**Given problem**
Extract all of the entries and give them again, word for word.

Entries with model source code
□ □ □ □

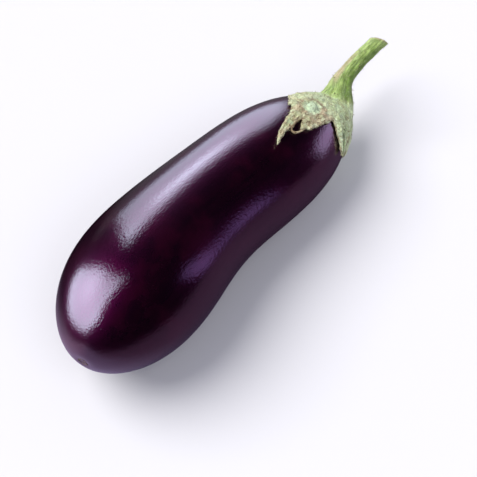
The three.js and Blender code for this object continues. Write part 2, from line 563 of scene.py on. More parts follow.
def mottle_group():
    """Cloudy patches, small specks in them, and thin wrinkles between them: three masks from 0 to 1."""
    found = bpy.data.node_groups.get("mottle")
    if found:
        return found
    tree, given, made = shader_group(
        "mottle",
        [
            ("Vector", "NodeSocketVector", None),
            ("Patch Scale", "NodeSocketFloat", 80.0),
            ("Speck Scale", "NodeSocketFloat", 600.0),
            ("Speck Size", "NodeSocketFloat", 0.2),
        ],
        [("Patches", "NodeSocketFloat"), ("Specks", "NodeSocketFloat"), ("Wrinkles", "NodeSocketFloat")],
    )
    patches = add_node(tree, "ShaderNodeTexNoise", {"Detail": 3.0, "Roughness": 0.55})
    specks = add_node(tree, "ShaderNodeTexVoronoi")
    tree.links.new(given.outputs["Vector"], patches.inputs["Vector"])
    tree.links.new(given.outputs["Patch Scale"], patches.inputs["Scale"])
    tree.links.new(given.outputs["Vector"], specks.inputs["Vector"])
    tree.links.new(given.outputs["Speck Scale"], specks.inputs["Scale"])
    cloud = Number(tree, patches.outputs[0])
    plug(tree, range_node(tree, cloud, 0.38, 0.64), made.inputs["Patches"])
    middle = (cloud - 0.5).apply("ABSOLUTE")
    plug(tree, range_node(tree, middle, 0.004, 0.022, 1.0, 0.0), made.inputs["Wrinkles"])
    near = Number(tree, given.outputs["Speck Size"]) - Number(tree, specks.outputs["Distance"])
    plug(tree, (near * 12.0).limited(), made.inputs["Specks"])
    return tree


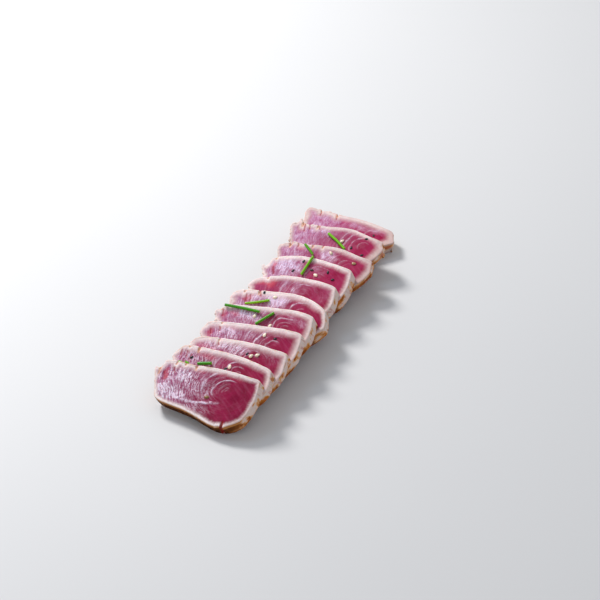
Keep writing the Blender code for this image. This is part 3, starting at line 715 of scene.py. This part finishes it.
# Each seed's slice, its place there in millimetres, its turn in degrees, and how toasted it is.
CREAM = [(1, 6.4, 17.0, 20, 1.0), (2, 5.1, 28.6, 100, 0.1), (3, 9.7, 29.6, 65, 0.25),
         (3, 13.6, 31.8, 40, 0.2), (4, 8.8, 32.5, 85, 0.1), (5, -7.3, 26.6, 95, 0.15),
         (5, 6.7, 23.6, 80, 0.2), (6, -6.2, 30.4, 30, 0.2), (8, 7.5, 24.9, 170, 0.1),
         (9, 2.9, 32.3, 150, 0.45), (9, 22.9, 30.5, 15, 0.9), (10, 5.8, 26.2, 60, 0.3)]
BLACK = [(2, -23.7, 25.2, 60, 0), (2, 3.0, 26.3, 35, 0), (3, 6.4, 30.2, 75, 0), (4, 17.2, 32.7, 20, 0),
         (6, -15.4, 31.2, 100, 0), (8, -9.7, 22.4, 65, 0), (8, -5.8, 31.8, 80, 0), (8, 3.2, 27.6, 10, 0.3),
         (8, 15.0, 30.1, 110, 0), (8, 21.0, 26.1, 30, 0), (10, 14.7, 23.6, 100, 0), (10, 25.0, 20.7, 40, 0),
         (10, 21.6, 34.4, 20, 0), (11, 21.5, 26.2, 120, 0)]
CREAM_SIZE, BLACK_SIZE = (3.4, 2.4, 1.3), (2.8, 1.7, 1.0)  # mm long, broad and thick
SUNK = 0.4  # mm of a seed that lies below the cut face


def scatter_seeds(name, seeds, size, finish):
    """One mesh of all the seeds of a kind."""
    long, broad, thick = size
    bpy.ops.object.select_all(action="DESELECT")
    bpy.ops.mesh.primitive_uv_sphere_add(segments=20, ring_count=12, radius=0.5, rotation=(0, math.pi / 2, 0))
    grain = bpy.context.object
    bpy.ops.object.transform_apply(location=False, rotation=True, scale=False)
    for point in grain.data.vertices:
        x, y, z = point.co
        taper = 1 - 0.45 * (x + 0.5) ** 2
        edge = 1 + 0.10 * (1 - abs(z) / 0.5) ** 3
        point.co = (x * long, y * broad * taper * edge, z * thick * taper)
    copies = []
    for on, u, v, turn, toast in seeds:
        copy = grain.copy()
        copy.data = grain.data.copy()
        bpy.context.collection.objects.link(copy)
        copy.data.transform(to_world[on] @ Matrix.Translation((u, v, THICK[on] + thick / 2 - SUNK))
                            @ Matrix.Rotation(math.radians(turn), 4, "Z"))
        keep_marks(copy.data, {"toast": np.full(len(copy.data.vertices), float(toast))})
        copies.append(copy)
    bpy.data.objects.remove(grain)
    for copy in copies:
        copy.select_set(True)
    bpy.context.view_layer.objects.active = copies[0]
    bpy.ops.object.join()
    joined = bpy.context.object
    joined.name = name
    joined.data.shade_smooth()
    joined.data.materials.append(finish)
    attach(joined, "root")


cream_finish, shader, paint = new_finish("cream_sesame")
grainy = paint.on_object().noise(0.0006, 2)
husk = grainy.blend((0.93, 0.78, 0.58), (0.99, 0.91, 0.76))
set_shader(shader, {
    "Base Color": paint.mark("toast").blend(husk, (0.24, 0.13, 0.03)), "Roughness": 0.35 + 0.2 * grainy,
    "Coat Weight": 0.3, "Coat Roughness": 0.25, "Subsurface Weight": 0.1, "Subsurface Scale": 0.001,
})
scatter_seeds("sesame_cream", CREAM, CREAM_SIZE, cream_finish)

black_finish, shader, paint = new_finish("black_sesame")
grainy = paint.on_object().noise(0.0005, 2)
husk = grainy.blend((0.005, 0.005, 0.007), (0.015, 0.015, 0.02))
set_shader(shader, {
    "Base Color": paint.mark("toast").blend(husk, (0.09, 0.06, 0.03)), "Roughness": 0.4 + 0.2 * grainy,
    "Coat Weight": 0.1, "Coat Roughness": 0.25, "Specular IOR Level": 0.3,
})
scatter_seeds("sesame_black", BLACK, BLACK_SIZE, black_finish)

□ □ □ □

**Worked answer**
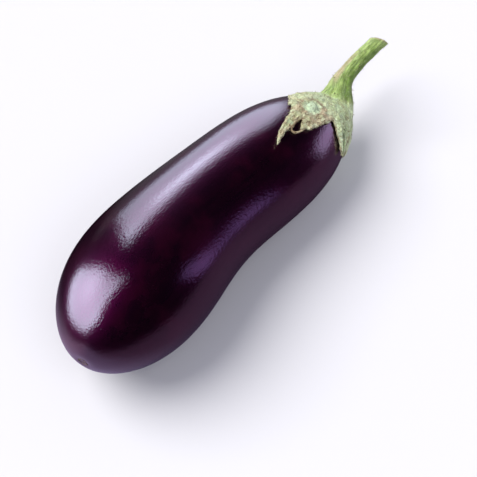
The three.js and Blender code for this object continues. Write part 2, from line 563 of scene.py on. More parts follow.
def mottle_group():
    """Cloudy patches, small specks in them, and thin wrinkles between them: three masks from 0 to 1."""
    found = bpy.data.node_groups.get("mottle")
    if found:
        return found
    tree, given, made = shader_group(
        "mottle",
        [
            ("Vector", "NodeSocketVector", None),
            ("Patch Scale", "NodeSocketFloat", 80.0),
            ("Speck Scale", "NodeSocketFloat", 600.0),
            ("Speck Size", "NodeSocketFloat", 0.2),
        ],
        [("Patches", "NodeSocketFloat"), ("Specks", "NodeSocketFloat"), ("Wrinkles", "NodeSocketFloat")],
    )
    patches = add_node(tree, "ShaderNodeTexNoise", {"Detail": 3.0, "Roughness": 0.55})
    specks = add_node(tree, "ShaderNodeTexVoronoi")
    tree.links.new(given.outputs["Vector"], patches.inputs["Vector"])
    tree.links.new(given.outputs["Patch Scale"], patches.inputs["Scale"])
    tree.links.new(given.outputs["Vector"], specks.inputs["Vector"])
    tree.links.new(given.outputs["Speck Scale"], specks.inputs["Scale"])
    cloud = Number(tree, patches.outputs[0])
    plug(tree, range_node(tree, cloud, 0.38, 0.64), made.inputs["Patches"])
    middle = (cloud - 0.5).apply("ABSOLUTE")
    plug(tree, range_node(tree, middle, 0.004, 0.022, 1.0, 0.0), made.inputs["Wrinkles"])
    near = Number(tree, given.outputs["Speck Size"]) - Number(tree, specks.outputs["Distance"])
    plug(tree, (near * 12.0).limited(), made.inputs["Specks"])
    return tree


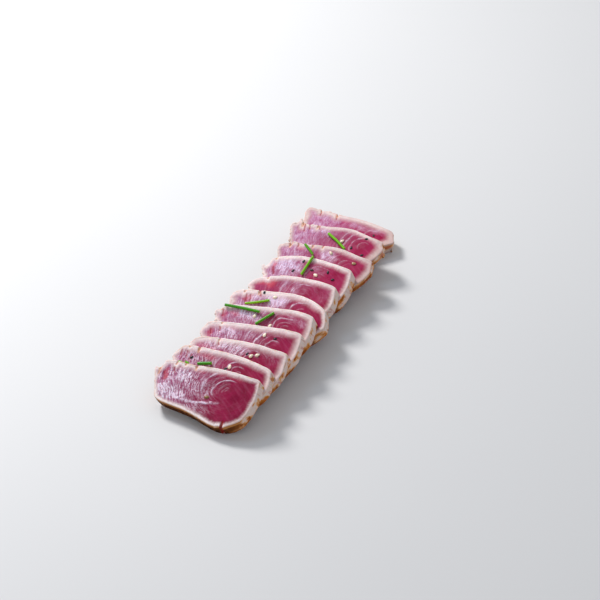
Keep writing the Blender code for this image. This is part 3, starting at line 715 of scene.py. This part finishes it.
# Each seed's slice, its place there in millimetres, its turn in degrees, and how toasted it is.
CREAM = [(1, 6.4, 17.0, 20, 1.0), (2, 5.1, 28.6, 100, 0.1), (3, 9.7, 29.6, 65, 0.25),
         (3, 13.6, 31.8, 40, 0.2), (4, 8.8, 32.5, 85, 0.1), (5, -7.3, 26.6, 95, 0.15),
         (5, 6.7, 23.6, 80, 0.2), (6, -6.2, 30.4, 30, 0.2), (8, 7.5, 24.9, 170, 0.1),
         (9, 2.9, 32.3, 150, 0.45), (9, 22.9, 30.5, 15, 0.9), (10, 5.8, 26.2, 60, 0.3)]
BLACK = [(2, -23.7, 25.2, 60, 0), (2, 3.0, 26.3, 35, 0), (3, 6.4, 30.2, 75, 0), (4, 17.2, 32.7, 20, 0),
         (6, -15.4, 31.2, 100, 0), (8, -9.7, 22.4, 65, 0), (8, -5.8, 31.8, 80, 0), (8, 3.2, 27.6, 10, 0.3),
         (8, 15.0, 30.1, 110, 0), (8, 21.0, 26.1, 30, 0), (10, 14.7, 23.6, 100, 0), (10, 25.0, 20.7, 40, 0),
         (10, 21.6, 34.4, 20, 0), (11, 21.5, 26.2, 120, 0)]
CREAM_SIZE, BLACK_SIZE = (3.4, 2.4, 1.3), (2.8, 1.7, 1.0)  # mm long, broad and thick
SUNK = 0.4  # mm of a seed that lies below the cut face


def scatter_seeds(name, seeds, size, finish):
    """One mesh of all the seeds of a kind."""
    long, broad, thick = size
    bpy.ops.object.select_all(action="DESELECT")
    bpy.ops.mesh.primitive_uv_sphere_add(segments=20, ring_count=12, radius=0.5, rotation=(0, math.pi / 2, 0))
    grain = bpy.context.object
    bpy.ops.object.transform_apply(location=False, rotation=True, scale=False)
    for point in grain.data.vertices:
        x, y, z = point.co
        taper = 1 - 0.45 * (x + 0.5) ** 2
        edge = 1 + 0.10 * (1 - abs(z) / 0.5) ** 3
        point.co = (x * long, y * broad * taper * edge, z * thick * taper)
    copies = []
    for on, u, v, turn, toast in seeds:
        copy = grain.copy()
        copy.data = grain.data.copy()
        bpy.context.collection.objects.link(copy)
        copy.data.transform(to_world[on] @ Matrix.Translation((u, v, THICK[on] + thick / 2 - SUNK))
                            @ Matrix.Rotation(math.radians(turn), 4, "Z"))
        keep_marks(copy.data, {"toast": np.full(len(copy.data.vertices), float(toast))})
        copies.append(copy)
    bpy.data.objects.remove(grain)
    for copy in copies:
        copy.select_set(True)
    bpy.context.view_layer.objects.active = copies[0]
    bpy.ops.object.join()
    joined = bpy.context.object
    joined.name = name
    joined.data.shade_smooth()
    joined.data.materials.append(finish)
    attach(joined, "root")


cream_finish, shader, paint = new_finish("cream_sesame")
grainy = paint.on_object().noise(0.0006, 2)
husk = grainy.blend((0.93, 0.78, 0.58), (0.99, 0.91, 0.76))
set_shader(shader, {
    "Base Color": paint.mark("toast").blend(husk, (0.24, 0.13, 0.03)), "Roughness": 0.35 + 0.2 * grainy,
    "Coat Weight": 0.3, "Coat Roughness": 0.25, "Subsurface Weight": 0.1, "Subsurface Scale": 0.001,
})
scatter_seeds("sesame_cream", CREAM, CREAM_SIZE, cream_finish)

black_finish, shader, paint = new_finish("black_sesame")
grainy = paint.on_object().noise(0.0005, 2)
husk = grainy.blend((0.005, 0.005, 0.007), (0.015, 0.015, 0.02))
set_shader(shader, {
    "Base Color": paint.mark("toast").blend(husk, (0.09, 0.06, 0.03)), "Roughness": 0.4 + 0.2 * grainy,
    "Coat Weight": 0.1, "Coat Roughness": 0.25, "Specular IOR Level": 0.3,
})
scatter_seeds("sesame_black", BLACK, BLACK_SIZE, black_finish)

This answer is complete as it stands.